Editor’s Note: Featuring the good, the bad and the ugly, ‘Look of the Week’ is a regular series dedicated to unpacking the most talked about outfit of the last seven days.
On Wednesday, TV personality Tan France was spotted in New York City in a flash of lilac nylon. France, who serves as the style expert on Netflix’s “Queer Eye,” among other gigs, brought a pop of color to an otherwise muted ensemble with some statement hosiery. And while his tights were opaque, they were a clear marker of what could be next in fashion.
Whether in mauve, maroon, periwinkle or firetruck red — bold hosiery has of late been seen on fashion favorites Gigi Hadid, Kendall Jenner, Anya Taylor-Joy and Emma Corrin. At the opening of the Bulgari Hotel Tokyo last week, Anne Hathaway’s indigo tights — paired with a purple mini dress and metallic platform heels — were the subject of laudatory headlines.
But colorful and painterly tights have reappeared throughout history. In medieval Europe, paintings depicted them as worn by noble men, soldiers and members of the upper class wealthy enough to afford dyed fabrics. They were once an important staple of 1960s Mod fashion, too, influenced in large part by the late British designer Mary Quant, who died April 13.
Quant, who is also credited with the invention of the mini skirt, re-imagined hum-drum pantyhose in garish patterns, bright washes and glittery finishes. “When I was 13, I sat down and had a good cry about the business of growing up,” she told a US newspaper in 1976. “What really unnerved me was the awful realization that grown-up dressing was grotesque and drab. I wanted to evade the entire issue of adulthood by wearing childlike clothes forever.”
Furthermore, Quant’s whimsical tights were the perfect companion for (and perhaps distraction from) the controversially high hemline of her mini skirt.
In 2023, the “Queer Eye” host’s lavender-hued tights — which he paired with a black linen short-suit and chunky sandals — are provocative in their own right, and could become part of the gender-blurring fashion trends that have seen men donning on skirts and sporting nail art. (In 2020, Harry Styles sent shock waves across the internet when he appeared on the cover of independent British magazine Beauty Papers wearing nothing but a pair of fishnets and Gucci loafers.)
Though that’s not to say sartorial radicals haven’t tried reviving interest in recent decades: David Lee Roth, of glam metal band Van Halen, was known for his array of bold tights worn on stage during the ’80s, while Jean Paul Gaultier sent men down the runway wearing Quant-esque mustard and cobalt blue tights for his Spring-Summer 1987 collection titled “Souvenirs de Vacances.”
And the trend did make it off the runways and into the real world, according to street photographer Bill Cunningham, who wrote about the growing phenomenon for the New York Times in January 1987: “Either there is a rash of ‘Romeo and Juliet’ productions Off Broadway or we are once again on that precipice known as the cutting edge.”

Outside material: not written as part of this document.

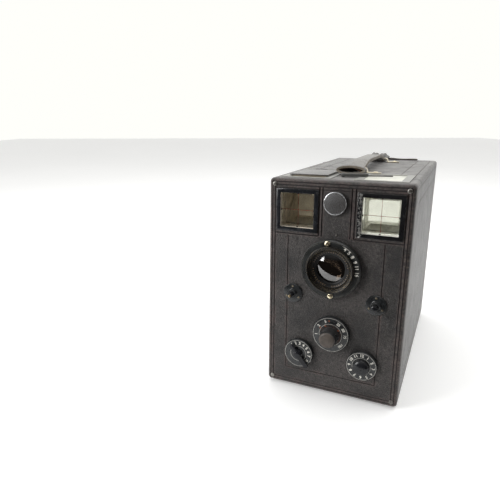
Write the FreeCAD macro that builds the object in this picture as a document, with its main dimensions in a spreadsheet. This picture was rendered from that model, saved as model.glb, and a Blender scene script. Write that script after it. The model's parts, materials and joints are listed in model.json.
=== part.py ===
import FreeCAD, Part
import math
import os
import re

import Sketcher

# A leather-covered box camera for glass plates: a falling-plate magazine camera with two
# reflex finders, a shutter with three dials on its front board, and a strap handle.
# Millimetres. +X is to the right of a person who faces the front, +Y runs from the front
# to the rear door, +Z is up. The origin is the centre of the bounding box, on the ground.

SIZES = {
    # case
    "body_wide": 120.0,
    "body_tall": 193.5,
    "body_deep": 231.6,
    "skin": 1.2,
    "wall": 5.8,
    "board": 6.8,
    "corner_round": 3.6,
    "fit_gap": 0.3,
    "run_gap": 0.06,
    # datum: the front face, the middle plane and the base, from the origin
    "front_set": 109.35,
    "middle_set": 1.75,
    "foot_tall": 2.0,
    "foot_dia": 9.0,
    "foot_inset": 12.0,
    # tripod bushes, quarter-inch Whitworth
    "bush_hole": 6.4,
    "bush_dia": 12.0,
    "bush_flange": 20.0,
    "bush_long": 8.0,
    "bush_plate": 0.8,
    # front fasteners
    "screw_dia": 4.3,
    "screw_inset": 4.9,
    "screw_head": 0.9,
    "screw_shank": 6.5,
    "small_head": 0.5,
    "small_shank": 0.4,
    "pin_dia": 1.9,
    "pin_proud": 0.6,
    "pin_up": 148.4,
    # reflex finders
    "finder_side": 34.8,
    "finder_up": 166.8,
    "frame_wide": 37.2,
    "frame_tall": 36.6,
    "frame_thick": 0.9,
    "window": 29.5,
    "collar_wall": 1.2,
    "collar_long": 12.6,
    "glass_thick": 3.0,
    "glass_set": 1.4,
    "glass_bevel": 1.1,
    "box_front": 12.8,
    "box_side": 32.9,
    "box_wide": 36.0,
    "box_deep": 44.0,
    "box_low": 150.6,
    "box_high": 190.1,
    "box_wall": 0.9,
    "mirror_long": 51.0,
    "mirror_thick": 1.4,
    "mirror_front": 2.6,
    "mirror_gap": 0.4,
    "screen_side": 31.4,
    "screen_wide": 30.6,
    "screen_deep": 42.0,
    "screen_thick": 1.6,
    "bezel_wide": 43.0,
    "bezel_deep": 51.0,
    "bezel_thick": 0.5,
    "bezel_front": 9.0,
    "lid_wide": 34.0,
    "lid_deep": 42.6,
    "lid_thick": 1.1,
    "lid_front": 17.0,
    "barrel_dia": 2.2,
    "barrel_pin": 1.0,
    # arm on the top
    "arm_x": -3.4,
    "arm_y": 28.5,
    "arm_turn": 15.0,
    "arm_long": 41.0,
    "arm_boss_long": 21.0,
    "arm_wide": 4.6,
    "arm_thick": 1.0,
    "arm_boss_thick": 2.2,
    "arm_lift": 0.8,
    # round button between the finders
    "button_side": -1.7,
    "button_up": 175.3,
    "button_dia": 19.2,
    "button_proud": 3.2,
    "button_stem": 5.0,
    "button_travel": 1.8,
    # lens
    "lens_side": -2.8,
    "lens_up": 119.3,
    "flange_dia": 51.0,
    "flange_proud": 5.5,
    "flange_floor": 1.2,
    "flange_hole": 26.6,
    "flange_screw_ring": 22.9,
    "flange_screw_shank": 0.6,
    "ring_dia": 41.0,
    "ring_proud": 8.2,
    "ring_lip": 38.0,
    "ring_step": 35.6,
    "ring_bore": 33.6,
    "cell_dia": 33.4,
    "cell_proud": 4.2,
    "cell_mouth": 24.6,
    "barrel_out": 26.2,
    "barrel_in": 21.0,
    "lens_barrel_long": 13.0,
    "front_lens": 23.2,
    "front_curve": 24.0,
    "front_crown": 2.7,
    "rear_lens": 20.8,
    "rear_curve": 30.0,
    "rear_thick": 3.2,
    "leaf_dia": 20.4,
    "leaf_bite": 8.4,
    "leaf_thick": 0.15,
    "leaf_pitch": 0.24,
    "leaf_depth": 5.0,
    "leaf_count": 6,
    # shutter
    "plate_wide": 96.0,
    "plate_tall": 128.0,
    "plate_low": 12.0,
    "plate_thick": 1.2,
    "disc_dia": 61.0,
    "disc_drop": 21.0,
    "disc_back": 15.0,
    "disc_thick": 0.8,
    "disc_slot": 20.0,
    "arbor_dia": 4.0,
    # dials: the side dials are alike, and the middle one is larger
    "dial_proud": 4.0,
    "side_dial": 27.0,
    "mode_side": -28.8,
    "mode_up": 35.4,
    "counter_side": 28.4,
    "counter_up": 35.2,
    "speed_dial_dia": 33.0,
    "speed_up": 59.6,
    "shaft_dia": 4.0,
    "shaft_back": 12.0,
    "speed_knob_dia": 15.6,
    "speed_knob_proud": 17.0,
    "counter_knob_dia": 13.6,
    "counter_knob_proud": 9.6,
    "lever_boss": 8.6,
    "lever_proud": 8.6,
    "lever_long": 14.6,
    "lever_short": 10.6,
    "lever_wide": 4.4,
    "lever_thick": 1.6,
    "lever_lift": 1.6,
    "lever_turn": -51.5,
    # plungers
    "plunger_side": 36.4,
    "plunger_up": 92.2,
    "guide_dia": 17.4,
    "guide_thick": 1.5,
    "guide_tube": 7.4,
    "guide_tube_proud": 4.6,
    "guide_screw_ring": 12.8,
    "guide_screw_dia": 2.0,
    "plunger_dia": 4.6,
    "plunger_tip": 2.6,
    "release_proud": 11.0,
    "time_cap": 6.8,
    "time_proud": 10.2,
    "plunger_travel": 3.0,
    "spring_dia": 5.4,
    "spring_wire": 0.6,
    "spring_turns": 5,
    "spring_front": 1.6,
    "spring_pitch": 1.15,
    # handle
    "strap_side": -0.6,
    "strap_front": 46.0,
    "strap_rear": 211.0,
    "strap_wide": 14.0,
    "strap_thick": 3.2,
    "strap_rise": 6.6,
    "strap_end_long": 15.0,
    "strap_end_lift": 0.7,
    "strap_end_wide": 26.2,
    "strap_end_tall": 7.8,
    "strap_flat": 0.4,
    "strap_slope": 20.0,
    "bridge_front": 65.5,
    "bridge_rear": 186.0,
    "bridge_long": 46.0,
    "bridge_wide": 7.0,
    "bridge_thick": 1.0,
    "bridge_arch": 20.0,
    "bridge_tall": 6.2,
    "bridge_screw": 4.0,
    "bridge_screw_inset": 5.0,
    "bridge_head": 0.8,
    "bridge_shank": 0.8,
    # rear door
    "hinge_out": 2.1,
    "hinge_up": 0.4,
    "hinge_dia": 4.0,
    "hinge_pin": 2.0,
    "hinge_long": 80.0,
    "hinge_middle": 30.0,
    "hinge_leaf": 0.8,
    "hinge_leaf_tall": 15.0,
    "hinge_leaf_deep": 24.0,
    "strap_tab_long": 38.0,
    "strap_tab_thick": 1.7,
    "strap_tab_wide": 7.0,
    # plate magazine, quarter plate
    "sheath_wide": 84.6,
    "sheath_tall": 109.6,
    "sheath_thick": 2.5,
    "sheath_pitch": 2.6,
    "sheath_count": 11,
    "sheath_room": 0.7,
    "shelf_top": 63.6,
    "shelf_thick": 4.0,
    "stack_front": 183.0,
    "press_thick": 1.2,
    "press_spring_wide": 12.0,
    "press_spring_thick": 0.5,
    "press_spring_flat": 8.0,
    "press_spring_half": 34.0,
    # plate-changing lever on the left side
    "change_back": 179.0,
    "change_up": 172.0,
    "change_shaft": 5.0,
    "change_lever_long": 20.0,
    "change_lever_wide": 7.0,
    "change_lever_thick": 2.2,
    "change_boss_proud": 3.5,
    "change_finger_long": 9.0,
    "change_finger_thick": 2.4,
    "change_finger_reach": 9.0,
}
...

Still, outside of costume dressing (see: many a superhero, any rendition of “Robin Hood” or even professional ballet), tights are one of a few clothing garments still widely perceived as staunchly gendered, despite a long history of men wearing tights pre-19th century, when trousers came into fashion.
While France might be one of the trailblazers as far as male tights go, the wider world of hosiery is becoming ever more experimental. In November 2022, Kendall Jenner left the house in nothing but a pair of black tights from Bottega Veneta and a navy crew-neck knit. And unlike many celebrity-fronted trends, painterly pantyhose are cheap, endlessly cheerful and easily accessible. Just pick your color.